Selon Lelièvre[1] (2008), ce n’est que dans les années 1980 que le processus décentralisation de l’éducation commence effectivement à se matérialiser en France.  Des interlocuteurs étatiques locaux étaient alors désignés comme Représentants des collectivités territoriales et ont  hérité en même temps de nouvelles responsabilités. Le lancement de la politique de Zones d’Éducation Prioritaire (ZEP) par le Ministre de l’éducation (Alain Savary) de 1981 aurait pu être interprété comme signe avant-coureur de la phase du processus de décentralisation des années 1980, mais il faut noter qu’au début la ZEP n’a jamais fait l’objet d’un cadre légal.

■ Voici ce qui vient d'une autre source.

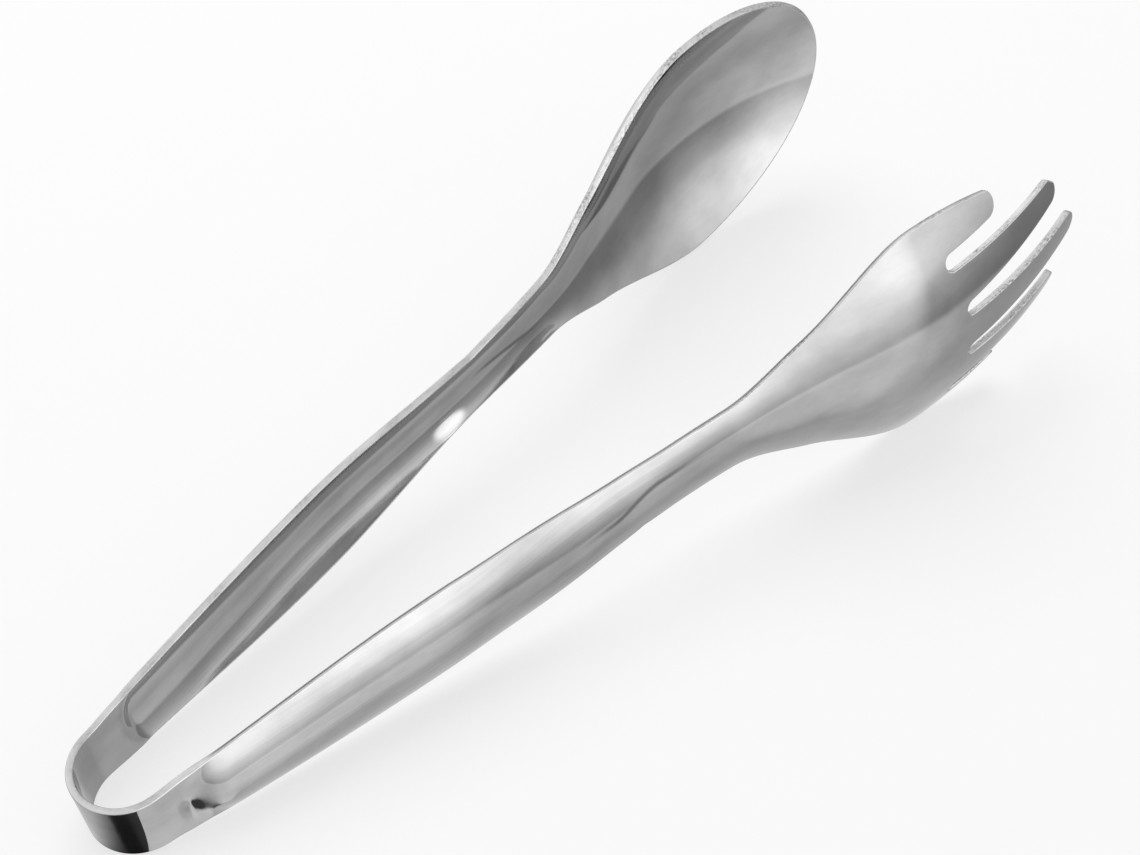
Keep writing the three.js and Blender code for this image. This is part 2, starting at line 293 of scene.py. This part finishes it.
class Arm:
    """One arm of the strip, from the middle of the bow to the tip of its head."""

    def __init__(self, head, form, pinched):
        self.head = head
        self.form = form
        self.pinched = pinched
        self._twist = smooth_line(form["twist"])
        self.widest = heel + head["body"]
        self.tip = self.widest + head["nose"]
        self._leg_lean = smooth_line(
            [
                (bow_end, BOW_LEAN),
                (handle_back, HANDLE_BACK_LEAN),
                (handle_widest, HANDLE_LEAN),
                (notch, NOTCH_LEAN),
                (heel, HEEL_LEAN),
                (self.widest, head["lean"]),
                (self.tip, head["nose_lean"]),
            ]
        )
        self._width = smooth_line(
            [
                (bow_end, BOW_WIDTH),
                (flute_start, FLUTE_WIDTH),
                (handle_widest, HANDLE_WIDTH),
                (notch, NOTCH_WIDTH),
                (neck_end, NECK_WIDTH),
                (heel, HEEL_WIDTH),
                (self.widest, head["width"]),
            ]
        )
        self._depth = smooth_line(
            [
                (flute_start, form["depth"]),
                (handle_back, form["back_depth"]),
                (handle_widest, HANDLE_DEPTH),
                (notch, NOTCH_DEPTH),
                (neck_end, NECK_DEPTH),
                (heel, HEEL_DEPTH),
                (self.widest, head["depth"]),
            ]
        )
        step = self.tip / LINE_STEPS
        lean = self.lean((np.arange(LINE_STEPS) + 0.5) * step)
        self._places = np.arange(LINE_STEPS + 1) * step
        self._line_x = np.concatenate([[0], np.cumsum(np.cos(lean) * step)])
        self._line_y = np.concatenate([[0], np.cumsum(np.sin(lean) * step)])

    def lean(self, along):
        """The lean of the centre line away from X, in radians."""
        turned = math.pi / 2 - along / BOW_RADIUS
        return np.where(along < bow_end, turned, np.radians(self._leg_lean(along)))

    def half_width(self, along):
        share = np.maximum(along - self.widest, 0) / self.head["nose"]
        return self._width(along) / 2 * np.sqrt(np.maximum(1 - share**2, 0))

    def pinch(self, rim):
        """The same outline with the pinched edge drawn in beside the notch."""
        depth = PINCH_DEPTH * np.exp(-np.abs(rim[:, 0] - notch) / PINCH_REACH)
        drawn_in = np.where(rim[:, 1] * self.pinched > 0, depth * self.pinched, 0)
        return np.stack([rim[:, 0], rim[:, 1] - drawn_in], -1)

    def dish(self, along, across):
        """How far the sheet bulges away from the other arm: flute, neck and bowl."""
        nose_share = (along - self.widest) / self.head["nose"]
        rim_share = across / (self.head["width"] / 2)
        nose = self.head["depth"] * (1 - nose_share**2 - rim_share**2)
        share = across / (self._width(along) / 2)
        start = flute_start - self.form["lead"] + FLUTE_SCALLOP * share**2
        t = np.clip((along - start) / self.form["ramp"], 0, 1)
        begun = t**3 * (10 - 15 * t + 6 * t**2)
        body = begun * self._depth(along) * (1 - share**2) + self._twist(along) * across
        from_dimple = (along - DIMPLE_PLACE[0]) / DIMPLE_REACH[0]
        off = (across - DIMPLE_PLACE[1]) / DIMPLE_REACH[1]
        body = body - self.form["dimple"] * np.exp(-(from_dimple**2) - off**2)
        return np.where(along > self.widest, nose, body)

    def sheet(self, along, across, raised):
        """Points of the sheet and its normals there, away from the other arm."""
        lean = self.lean(along)
        zero = np.zeros_like(lean)
        forward = np.stack([np.cos(lean), np.sin(lean), zero], -1)
        outward = np.stack([-np.sin(lean), np.cos(lean), zero], -1)
        line_x = np.interp(along, self._places, self._line_x)
        line_y = np.interp(along, self._places, self._line_y)
        rise_along = self.dish(along + SLOPE_STEP, across) - self.dish(along - SLOPE_STEP, across)
        rise_across = self.dish(along, across + SLOPE_STEP) - self.dish(along, across - SLOPE_STEP)
        slope_along = (rise_along / (2 * SLOPE_STEP))[:, None]
        slope_across = (rise_across / (2 * SLOPE_STEP))[:, None]
        normal = unit(outward - forward * slope_along - np.array([0, 0, 1]) * slope_across)
        middle = np.stack([line_x, line_y, across], -1)
        bulge = outward * self.dish(along, across)[:, None]
        return middle + bulge + normal * np.asarray(raised)[..., None], normal


def arc(centre, radius, start, turn):
    """Points on an arc in the plan, from a start angle on through a turn, in degrees."""
    angles = np.radians(start + turn * np.linspace(0, 1, ARC_STEPS + 1))
    return np.array(centre) + radius * np.stack([np.cos(angles), np.sin(angles)], -1)


def side_rim(arm, end):
    """The strip's upper edge in the plan, from the middle of the bow to a place along it."""
    straight_end = min(end, arm.widest)
    straight = np.linspace(0, straight_end, round(straight_end / EDGE_STEP) + 1)
    nose_turn = math.asin(min(max(end - arm.widest, 0) / arm.head["nose"], 1))
    turns = np.linspace(0, nose_turn, round(arm.head["width"] / EDGE_STEP) + 1)[1:]
    along = np.concatenate([straight, arm.widest + arm.head["nose"] * np.sin(turns)])
    return np.stack([along, arm.half_width(along)], -1)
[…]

Peu après, sous la pression du Ministère de l’intérieur français et de Gaston Deferre, une série de lois seront adoptées en vue de la régularisation de la décentralisation de l’éducation- dont notamment les lois de1983 qui organisent le partage bien connu qui entre en application en 1986. Les départements et régions sont devenus respectivement responsables des opérations de construction, reconstruction, extension et réparation des collèges et des lycées, dont ils assurent l’équipement et le fonctionnement. La conception de l’éducation comme mission partagée s’affirme dans les années 1990, notamment dans les contrats éducatifs locaux (Gauss, 2013) dans lesquels les face-à-face avec l’administration de l’éducation cèdent la place à une plus grande ouverture aux administrations déconcentrées, sous l’égide du préfet de manière formelle.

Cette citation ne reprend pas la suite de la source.